By Tom Flanagan
In 1988; The Winter Olympics were held in Calgary, Canada. Little did the world know of a plucky plasterer from Cheltenham who was about to soar, Britain’s first ever Olympic ski jumper, Eddie Edwards (Taron Egerton)
I do not believe this to be an overstatement, or hyperbole, but the true story biopic of Eddie ‘The Eagle’ Edwards’ 1988 Olympic success is the feel good movie of 2016. I’m willing to even go as far as saying it won’t be topped, and it’s only April. Many people reading this may only be aware of Eddie’s story through old news reports or the blethering of their mothers every time the winter Olympics came around. However, this movie brings the story of Eddie to a brand new generation of kids and young adults not old enough to witness his Calgary exploits first hand. Taron Egerton as Eddie really captures the persona of an ‘underdog’ from his biscuit tin full of NHS glasses or his pints of milk and awkward sexual encounters, there’s a feeling of endearment towards our moustachioed hero.

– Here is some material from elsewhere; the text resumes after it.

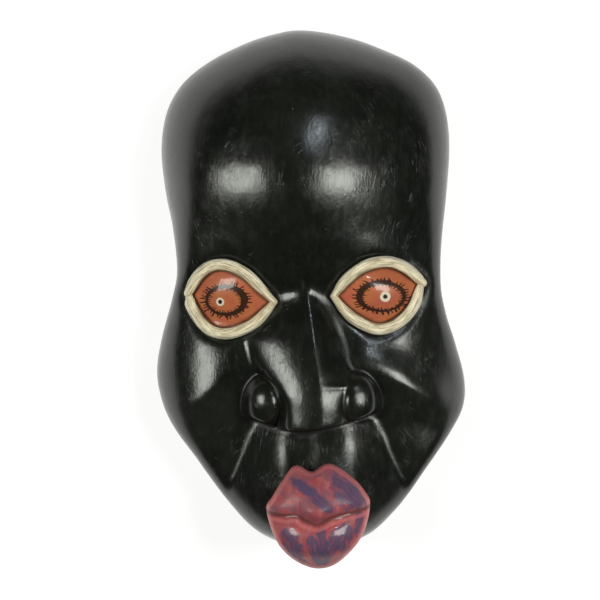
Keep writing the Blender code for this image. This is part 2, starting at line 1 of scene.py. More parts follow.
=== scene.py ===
"""A carved wooden face mask, painted glossy black, lying face up on a pale floor.

The frame is +X to the right of the face as seen, +Y to the crown and +Z out of the face, with
the sawn back on the floor. The camera looks straight down on it.

The forms are written as distances in millimetres, less than nothing inside a form and more
outside it, and turned into meshes. Places on the face are shares of the block that the mask is
carved from: across from -1 (left edge) to 1 (right edge), up from -1 (under the lips) to 1
(crown), and high from 0 (sawn back) to 1 (the front of the block).
"""

import itertools
import logging
import math
from collections.abc import Callable
from dataclasses import dataclass, field
from enum import Enum
from functools import cached_property

import bpy
import numpy as np
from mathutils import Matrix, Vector


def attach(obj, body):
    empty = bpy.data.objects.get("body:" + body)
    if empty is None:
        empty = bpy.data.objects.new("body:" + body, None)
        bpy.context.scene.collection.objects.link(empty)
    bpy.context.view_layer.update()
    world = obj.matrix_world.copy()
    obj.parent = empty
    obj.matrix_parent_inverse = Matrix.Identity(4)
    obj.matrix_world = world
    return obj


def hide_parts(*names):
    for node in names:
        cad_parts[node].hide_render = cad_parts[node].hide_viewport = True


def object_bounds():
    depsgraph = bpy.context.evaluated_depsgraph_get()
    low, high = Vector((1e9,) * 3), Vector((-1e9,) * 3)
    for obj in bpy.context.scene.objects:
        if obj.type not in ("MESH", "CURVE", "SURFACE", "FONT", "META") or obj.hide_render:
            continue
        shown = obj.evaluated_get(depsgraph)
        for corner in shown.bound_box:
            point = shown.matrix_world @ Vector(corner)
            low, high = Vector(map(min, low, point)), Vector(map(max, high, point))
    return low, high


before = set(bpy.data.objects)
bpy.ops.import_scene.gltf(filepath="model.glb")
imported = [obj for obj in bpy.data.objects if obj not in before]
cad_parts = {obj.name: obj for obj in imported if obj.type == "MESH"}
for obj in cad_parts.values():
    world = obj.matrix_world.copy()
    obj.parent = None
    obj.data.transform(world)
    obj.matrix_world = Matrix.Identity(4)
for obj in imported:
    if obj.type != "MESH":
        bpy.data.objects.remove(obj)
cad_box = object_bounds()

Array = np.ndarray
Form = Callable[[Array, Array, Array], Array]
Place = tuple[float, float]
Triple = tuple[float, float, float]
Colour = Triple
Socket = bpy.types.NodeSocket
Input = float | tuple | Socket

MM = 0.001
EVEN: Triple = (1.0, 1.0, 1.0)
FLAT: Triple = (1.0, 1.0, 0.0)
BODY = "root"
CAD_NODE = "mask"
FLOAT = "NodeSocketFloat"
VECTOR = "NodeSocketVector"

log = logging.getLogger("mask")


def smooth_min(first: Array, second: Array, radius: float | Array) -> Array:
    """Join two forms, with a hollow of about the radius between them."""
    share = np.clip(0.5 + 0.5 * (second - first) / radius, 0.0, 1.0)
    return second + (first - second) * share - radius * share * (1.0 - share)


def smooth_max(first: Array, second: Array, radius: float | Array) -> Array:
    """Keep what two forms share, with a rounded edge of about the radius."""
    return -smooth_min(-first, -second, radius)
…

While critics may site its apparent inaccuracies, that fans of Eddie Edwards may be aggrieved by, the movie survives on its narrative. While the story the film tells may miss a few things, such as his training being in the states and not Germany, and him having 2 coaches, the story is a well written feel good masterpiece that can be enjoyed by all the family. Shaun Macauley and Simon Kelton need a pat on the back for the dialogue strong screenplay that I believe will win many a heart. A massive praise must also go to Dexter Fletcher’s directing of set, costume, and most importantly the soundtrack, which all worked as one beautiful machine to give it that 1980’s
Both Hugh Jackman and Clint Eastwood provide an interesting if not distracting subplot to the movie, even though it feels like the story of Bronson Peary battling his 1970’s demons was thrown in there so that Hugh Jackman could be a bigger part of the story. Nevertheless Jackman is perfect for the rock and roll ski jump renegade to bring Eddie’s passion out. Although I feel it will be Egerton as Eddie that everyone will remember when they leave the cinema.
Eddie the Eagle is a near genius rags to riches tale of a boy who escapes the cutthroat world of 1980’s Britain to achieve his dream, which I recommend to anyone, bring your grandma, bring your kids, and bring the Kleenex.